No se puede echar por tierra esa serie de televisión extraordinaria que es **The X-Files (Chris Carter, desde 1993), una de las iniciadoras de la perspectiva cinematográfica en su medio y, por tanto, de la edad de oro televisiva, porque el magufo de Fox Mulder llevara razón con su empeño paranormal* en la inmensa mayoría de los casos que investigaban frente a la científica Dana Scully. Un ateo tampoco habría de abominar estupendos filmes religiosos como Los diez mandamientos (Cecil B. DeMille, 1956), Ben-Hur (William Wyler, 1959) o La pasión de Cristo (Mel Gibson, 2004); ni un creyente, otros tan macanudos como La herencia del viento (Stanley Kramer, 1960), La última tentación de Cristo (Martin Scorsese, 1988) o Camino* (Javier Fesser, 2008).

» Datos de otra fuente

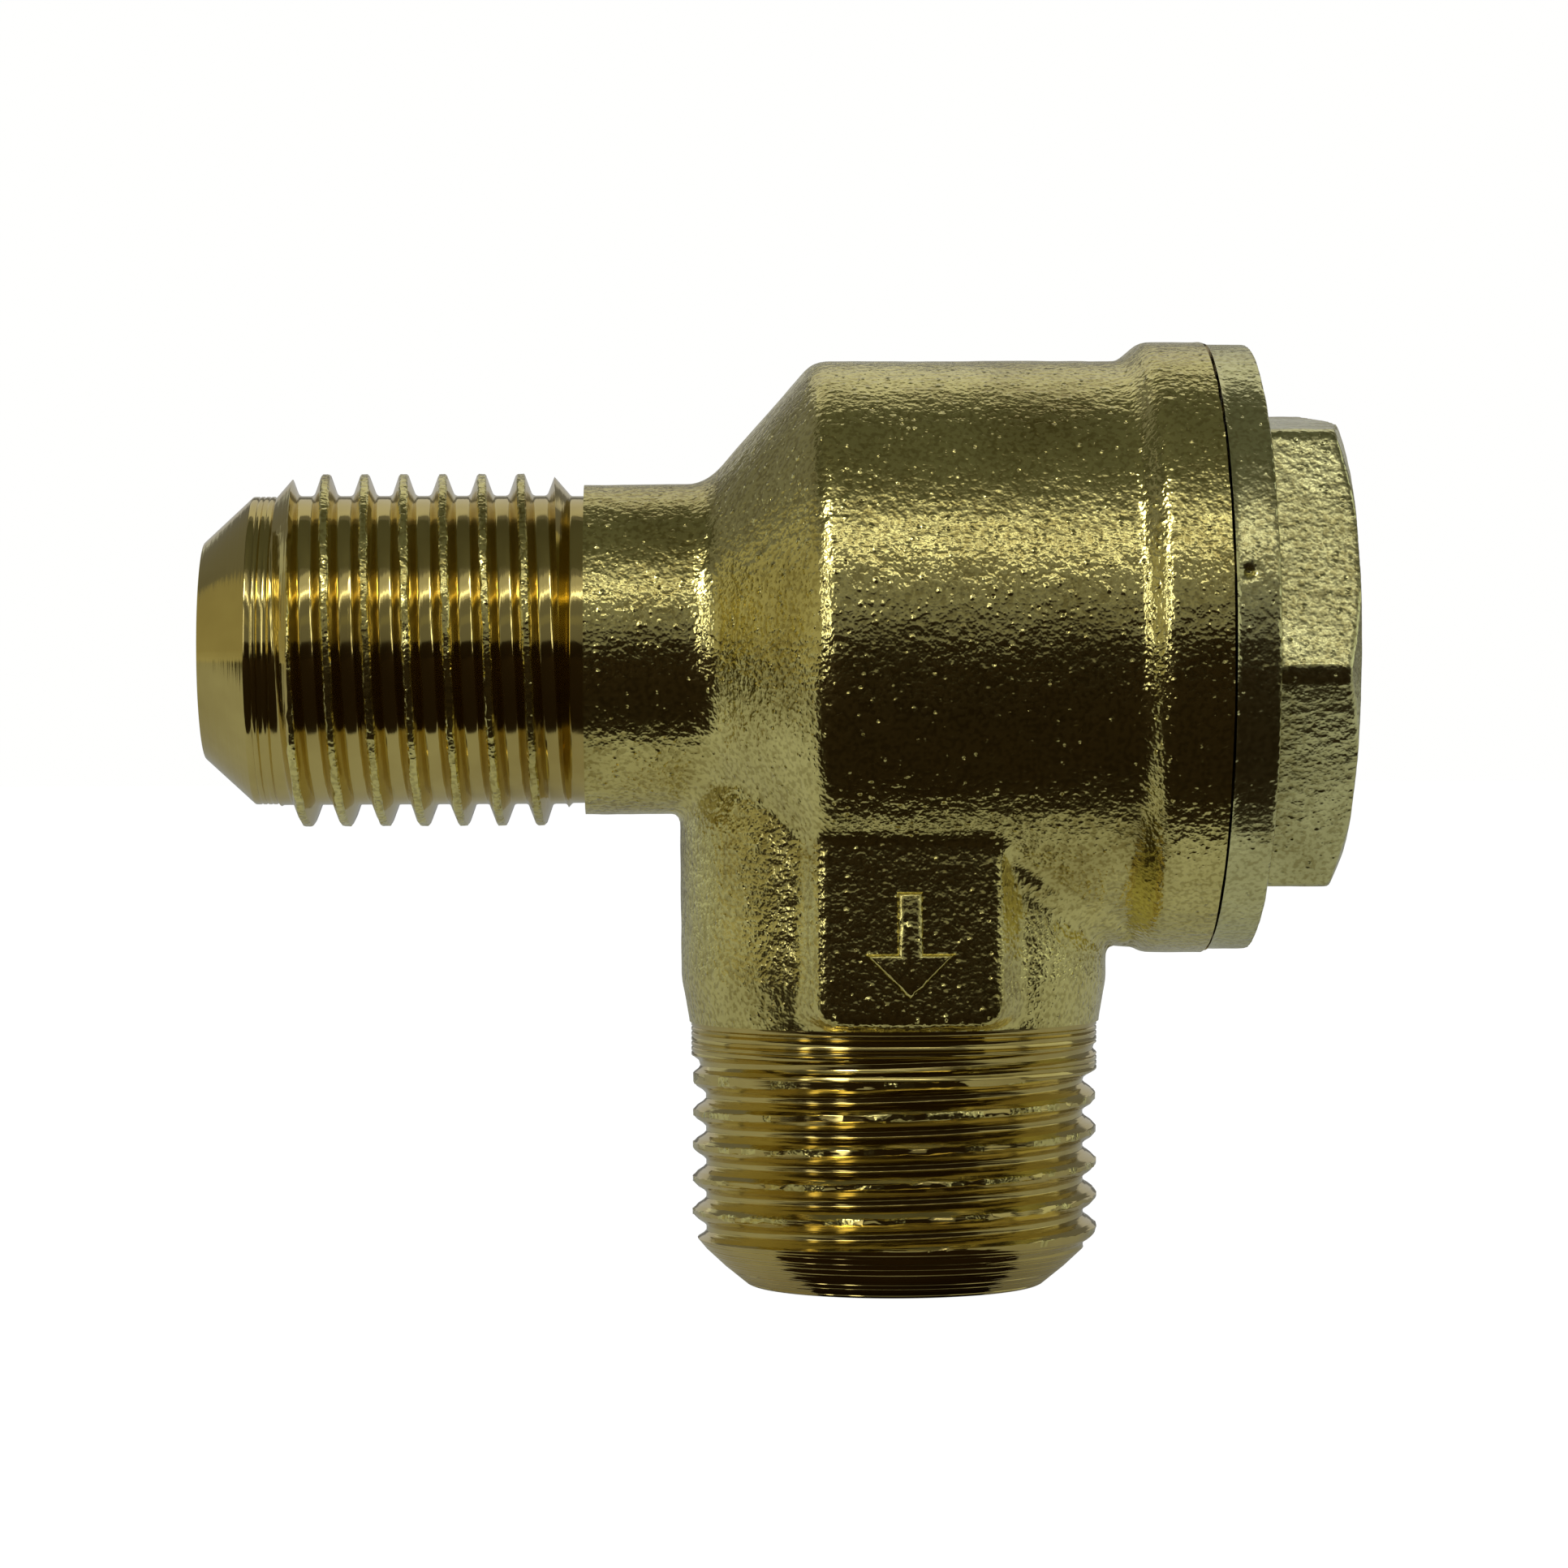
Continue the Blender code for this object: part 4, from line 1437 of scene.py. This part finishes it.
def turning_marks() -> bpy.types.NodeTree:
    """Make the group for the fine rings that a lathe tool leaves about an axis.

    The rings run about the outlet's axis in its turned zone, and about the barrel's axis above it.

    Returns:
        A group that gives a height, from Object coordinates.
    """
    zone_top = 14.9
    group, sheet = new_group("turning_marks", {"Pitch": 0.12}, {"Height": "NodeSocketFloat"})
    entry = group.nodes.new("NodeGroupInput")
    leave = group.nodes.new("NodeGroupOutput")
    axes = sheet.add("ShaderNodeSeparateXYZ", Vector=sheet.place())
    on_outlet = sheet.math("LESS_THAN", axes.outputs["Z"], DRAWING.axis_height - zone_top * MM)
    along_z = sheet.math("MULTIPLY", axes.outputs["Z"], on_outlet)
    along_x = sheet.math("MULTIPLY", axes.outputs["X"], sheet.math("SUBTRACT", 1.0, on_outlet))
    pitch = sheet.math("MULTIPLY", entry.outputs["Pitch"], MM)
    along = sheet.math("DIVIDE", sheet.math("ADD", along_x, along_z), pitch)
    rings = sheet.add("ShaderNodeTexNoise", noise_dimensions="1D", W=along, Scale=1.0, Detail=3.0)
    sheet.feed(leave.inputs["Height"], rings.outputs[0])
    return group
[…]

Sin embargo, existe una excepción a esto por las características genéricas de ciertas películas: los documentales, que proponen tesis sobre algún asunto de la realidad y, por tanto, deben ser intelectualmente honestos, con información verídica y argumentaciones no falaces; igual que los ensayos literarios. Por ese motivo, solo podemos calificar de vergonzosas obras conspiranoicas como la trilogía de Zeitgeist (Peter Joseph, 2007-2011), Loose Change (Dylan Avery, 2009), Comprar, tirar, comprar (Cosima Dannoritzer, 2010) o Cowspiracy (Kip Andersen y Keegan Kuhn, 2014). A no ser que se trate de un falso documental: como el resto del cine, no será peor si no cumple con la fidelidad a la historia auténtica, el material originario ni la ideología de las buenas personas.